# Stated goal:
Below are the records. Restate word for word every line from the one that contains "Give this object's" through the final line, both included.
-- begin --
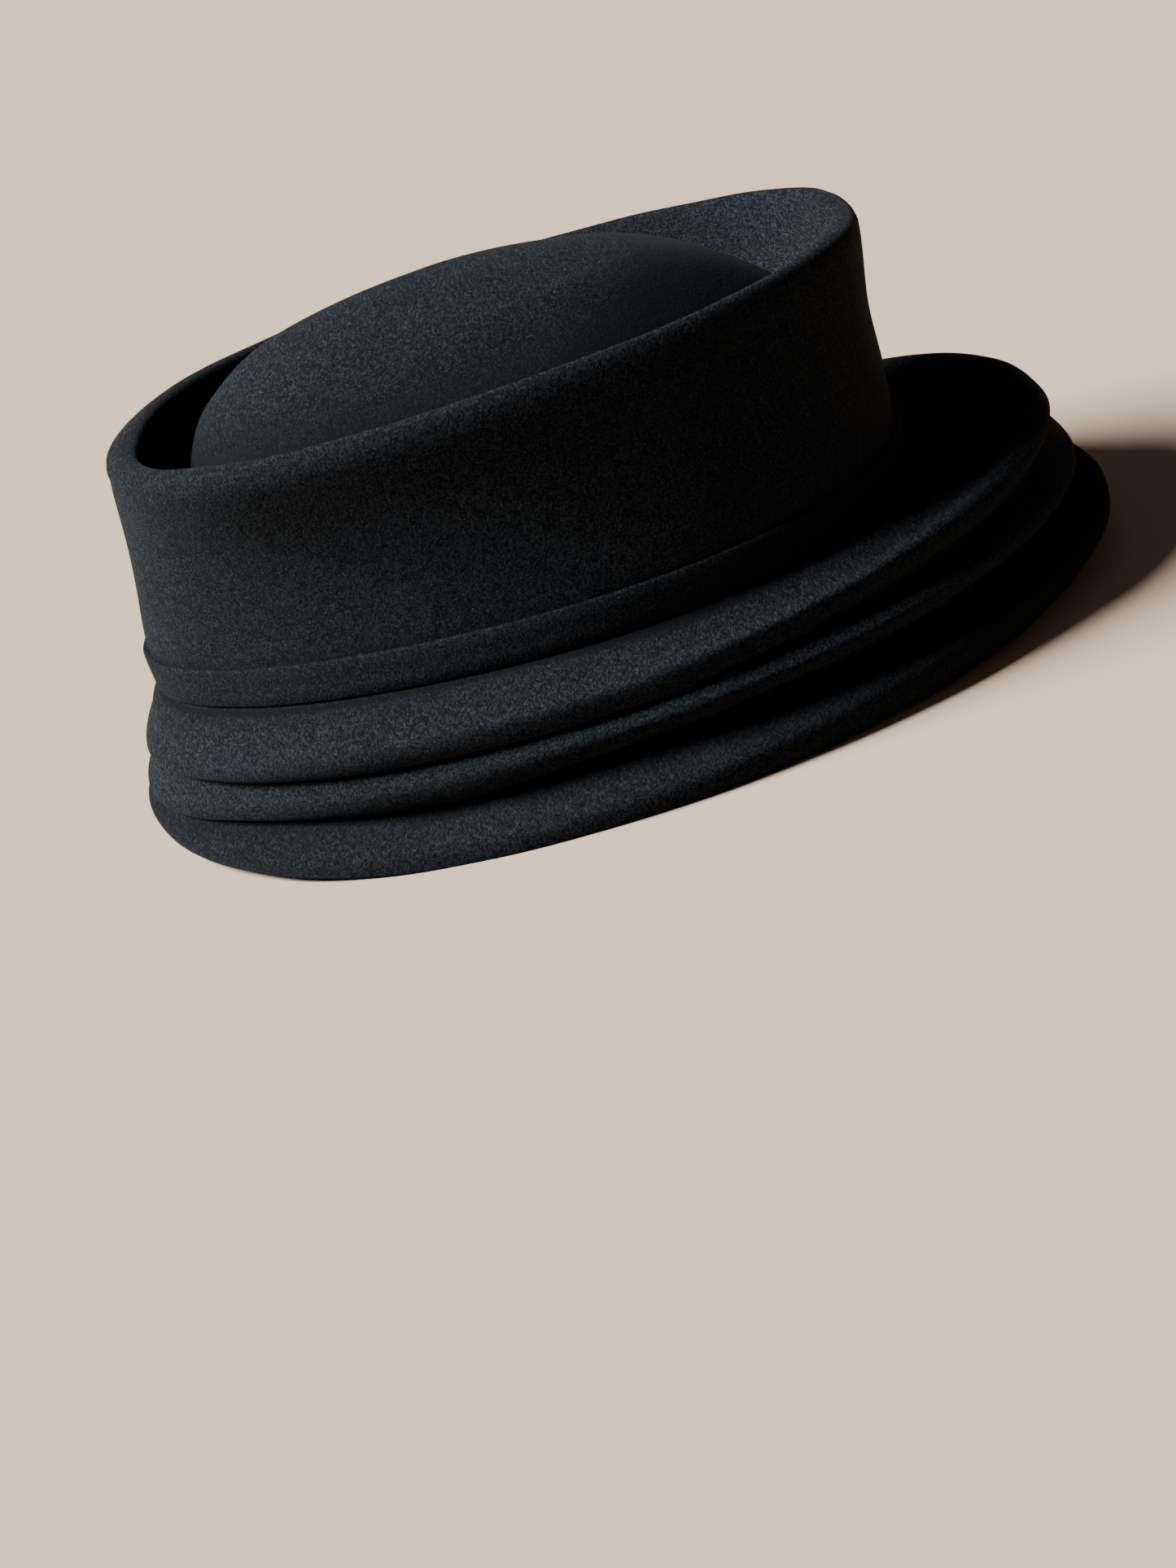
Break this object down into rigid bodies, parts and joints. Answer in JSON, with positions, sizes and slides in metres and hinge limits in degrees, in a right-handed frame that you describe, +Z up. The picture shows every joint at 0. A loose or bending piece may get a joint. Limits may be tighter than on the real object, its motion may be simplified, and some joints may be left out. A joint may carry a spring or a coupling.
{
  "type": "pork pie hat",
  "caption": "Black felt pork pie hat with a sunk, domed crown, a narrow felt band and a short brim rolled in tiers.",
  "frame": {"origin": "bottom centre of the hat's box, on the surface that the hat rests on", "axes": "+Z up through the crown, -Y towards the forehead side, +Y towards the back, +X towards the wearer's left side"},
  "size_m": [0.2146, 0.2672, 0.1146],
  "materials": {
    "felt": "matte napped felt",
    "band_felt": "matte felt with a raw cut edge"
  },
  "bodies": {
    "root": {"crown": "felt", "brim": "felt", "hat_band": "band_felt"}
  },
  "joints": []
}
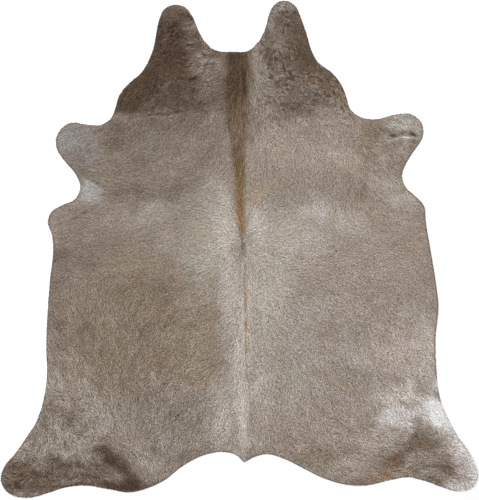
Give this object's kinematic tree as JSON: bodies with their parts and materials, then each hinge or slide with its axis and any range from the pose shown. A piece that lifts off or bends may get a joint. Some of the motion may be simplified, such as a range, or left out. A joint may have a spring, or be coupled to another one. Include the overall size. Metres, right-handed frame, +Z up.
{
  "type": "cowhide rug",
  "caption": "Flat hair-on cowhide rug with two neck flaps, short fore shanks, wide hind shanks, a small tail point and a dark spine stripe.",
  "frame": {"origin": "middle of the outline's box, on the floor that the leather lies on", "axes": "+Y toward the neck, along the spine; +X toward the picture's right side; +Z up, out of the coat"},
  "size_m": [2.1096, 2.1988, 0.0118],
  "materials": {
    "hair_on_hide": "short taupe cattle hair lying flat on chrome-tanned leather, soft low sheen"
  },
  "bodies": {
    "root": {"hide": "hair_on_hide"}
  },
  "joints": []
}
-- end --
# Finished task:
Give this object's kinematic tree as JSON: bodies with their parts and materials, then each hinge or slide with its axis and any range from the pose shown. A piece that lifts off or bends may get a joint. Some of the motion may be simplified, such as a range, or left out. A joint may have a spring, or be coupled to another one. Include the overall size. Metres, right-handed frame, +Z up.
{
  "type": "cowhide rug",
  "caption": "Flat hair-on cowhide rug with two neck flaps, short fore shanks, wide hind shanks, a small tail point and a dark spine stripe.",
  "frame": {"origin": "middle of the outline's box, on the floor that the leather lies on", "axes": "+Y toward the neck, along the spine; +X toward the picture's right side; +Z up, out of the coat"},
  "size_m": [2.1096, 2.1988, 0.0118],
  "materials": {
    "hair_on_hide": "short taupe cattle hair lying flat on chrome-tanned leather, soft low sheen"
  },
  "bodies": {
    "root": {"hide": "hair_on_hide"}
  },
  "joints": []
}